> Data excerpt:

## begin

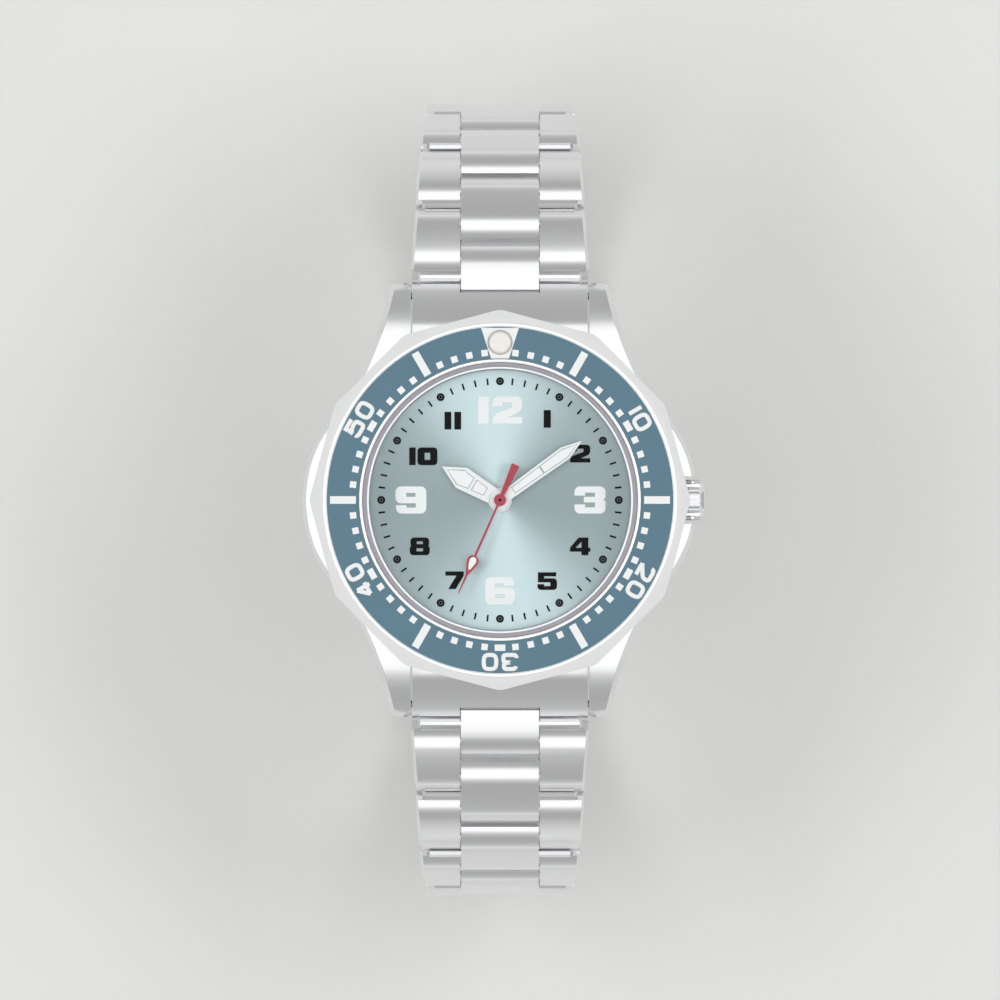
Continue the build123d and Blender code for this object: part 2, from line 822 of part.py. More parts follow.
def link_middle(index):
    """The point halfway between a link's two pins."""
    (y0, z0), (y1, z1) = pin_place(index), pin_place(index + 1)
    return (y0 + y1) / 2, (z0 + z1) / 2


def width_at_gap(gap):
    """The bracelet's width at a gap between outer links; gap 0 is at the end link."""
    return max(narrowest, lug_width - taper_per_link * gap)


def link_outline(end_radius):
    """A link's side view: nearly flat on top, rolled over at both ends and relieved underneath."""
    half_length = pin_spacing / 2 + end_radius
    crest_end_z = link_rise - crest_radius + sqrt(crest_radius**2 - crest_half**2)
    crest_angle = asin(crest_half / crest_radius)
    shoulder_x = crest_half - shoulder_radius * sin(crest_angle)
    shoulder_z = crest_end_z - shoulder_radius * cos(crest_angle)
    end_angle = asin((half_length - shoulder_x) / shoulder_radius)
    shoulder = [
        (shoulder_x + shoulder_radius * sin(angle), shoulder_z + shoulder_radius * cos(angle))
        for angle in (crest_angle, (crest_angle + end_angle) / 2, end_angle)
    ]
    with BuildLine() as outline:
        ThreePointArc((-crest_half, crest_end_z), (0, link_rise), (crest_half, crest_end_z))
        ThreePointArc(*shoulder)
        ThreePointArc(*[(-x, z) for x, z in shoulder])
        Polyline(
            shoulder[-1],
            (half_length, 0),
            (half_length - link_relief, -link_drop),
            (-half_length + link_relief, -link_drop),
            (-half_length, 0),
            (-half_length, shoulder[-1][1]),
        )
    make_face(outline.edges())


def centre_link(side, index):
    """A centre link with its two pin holes and the bar that fills the gap between the outer links."""
    y, z = link_middle(index)
    tilt = link_tilt(index)
    side_view = chain_plane(side, y, z, tilt)
    gap_width = width_at_gap(index // 2)
    half_pitch = pin_spacing / 2
    with BuildPart() as link:
        with BuildSketch(side_view):
            link_outline(centre_end_radius)
        extrude(amount=centre_width / 2, both=True)
        hole_radius = pin_radius
        if index == 0:
            # the first link hooks under the end link's roof, round the spring bar
            with BuildSketch(side_view):
                with Locations((-half_pitch - pin_spacing / 2, 0)):
                    Rectangle(pin_spacing + 2 * first_link_start, 4 * link_rise)
            extrude(amount=centre_width, both=True, mode=Mode.SUBTRACT)
            with BuildSketch(side_view):
                with Locations((-half_pitch, 0)):
                    Circle(knuckle_radius)
                with Locations((-half_pitch + knuckle_radius / 2, -knuckle_radius / 2)):
                    Rectangle(knuckle_radius, knuckle_radius)
            extrude(amount=centre_width / 2, both=True)
            hole_radius = spring_bar_radius
        with BuildSketch(side_view):
            with Locations((0, bar_rise)):
                RegularPolygon(bar_radius, bar_sides, rotation=180 / bar_sides)
        extrude(amount=gap_width / 2 - bar_end_from_rim, both=True)
        with BuildSketch(side_view):
            with Locations((-half_pitch, 0)):
                Circle(hole_radius + running_gap)
            with Locations((half_pitch, 0)):
                Circle(pin_radius + running_gap)
        extrude(amount=centre_width, both=True, mode=Mode.SUBTRACT)
    return link.part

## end

> Given problem: Verbatim output is expected for the lines from the start of the data to the line in which "return max(narrowest, lug_width" appears, both included.

> Completed exercise:
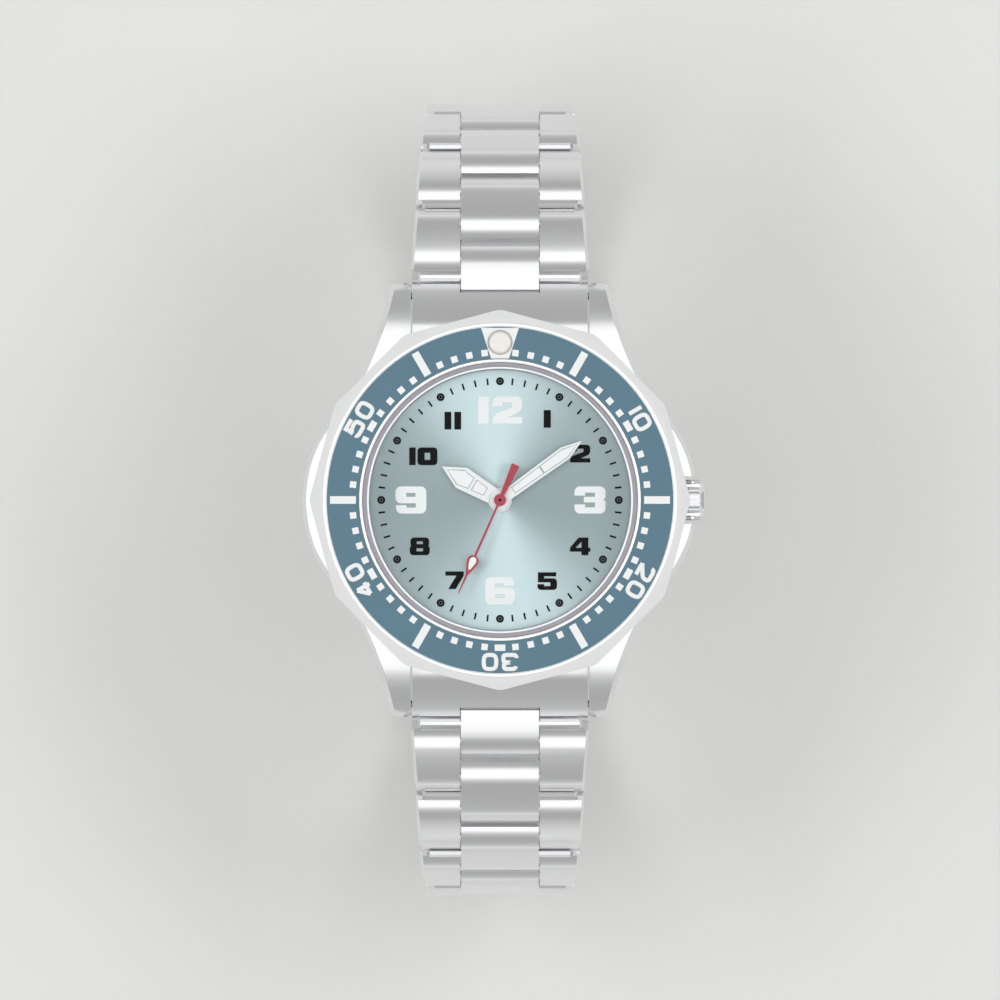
Continue the build123d and Blender code for this object: part 2, from line 822 of part.py. More parts follow.
def link_middle(index):
    """The point halfway between a link's two pins."""
    (y0, z0), (y1, z1) = pin_place(index), pin_place(index + 1)
    return (y0 + y1) / 2, (z0 + z1) / 2


def width_at_gap(gap):
    """The bracelet's width at a gap between outer links; gap 0 is at the end link."""
    return max(narrowest, lug_width - taper_per_link * gap)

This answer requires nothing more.